Kristina and Bronte at Brookfield for tea & cake before Snug Falls!



Snug Falls
Luke finally went back to school on Thursday 16 February so in order to give him a bit of a treat on his last day at home, Laura and I took him up Mount Wellington for an explore. We ended up getting rather more than we bargained for since we thought we’d go on a ‘short’ walk from The Springs which got steeper and rockier and more precarious with each step. My knees were aching by the time we got to a small waterfall which was our destination. Then we had a marathon climb back up to the car – even Luke was tired out. Yesterday and today we had small creek adventures. Bronte took Laura and Luke down the creek to our little waterfall and today I drove them down to where our creek meets a larger one coming down from Wellington Park, where we scrabbled down the bank and walked upstream for some distance. We could have walked back to our house, but were concerned about leaving the house for too long with the bushfire threat hanging over us. The creek is very picturesque, tumbling down over slabs of flat rock between cliffs, trees and grassy banks.

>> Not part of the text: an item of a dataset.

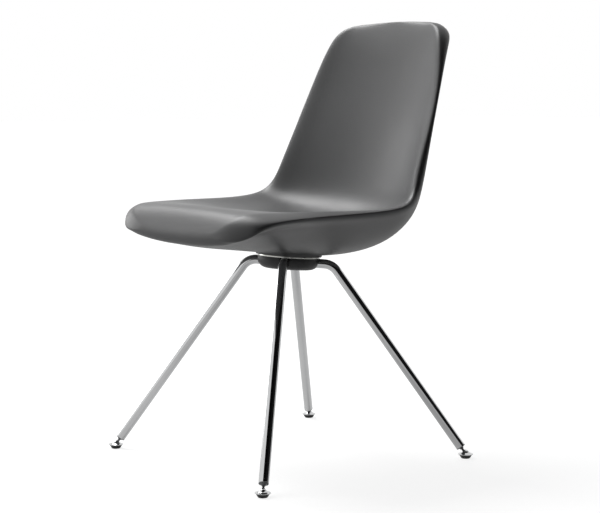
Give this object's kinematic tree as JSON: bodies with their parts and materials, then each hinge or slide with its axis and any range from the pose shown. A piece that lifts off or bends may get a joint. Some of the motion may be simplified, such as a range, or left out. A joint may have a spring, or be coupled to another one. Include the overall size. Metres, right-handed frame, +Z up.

The weather has been its usual variable self, changing from 30degC one day to 15degC the following day. On these two consecutive days Hobart went from being the hottest capital in Australia to the coldest. This weekend we’ve had a real heat-wave, with both days being the hottest we’ve experienced this summer. This has followed a few weeks where it was starting to feel positively autumnal; the days seemed so much shorter and it was cool in the mornings and evenings. There has been little rain recently but we are still benefiting from the 64mm in 24hrs we experienced a couple of weeks back, such that our paddocks are still quite green.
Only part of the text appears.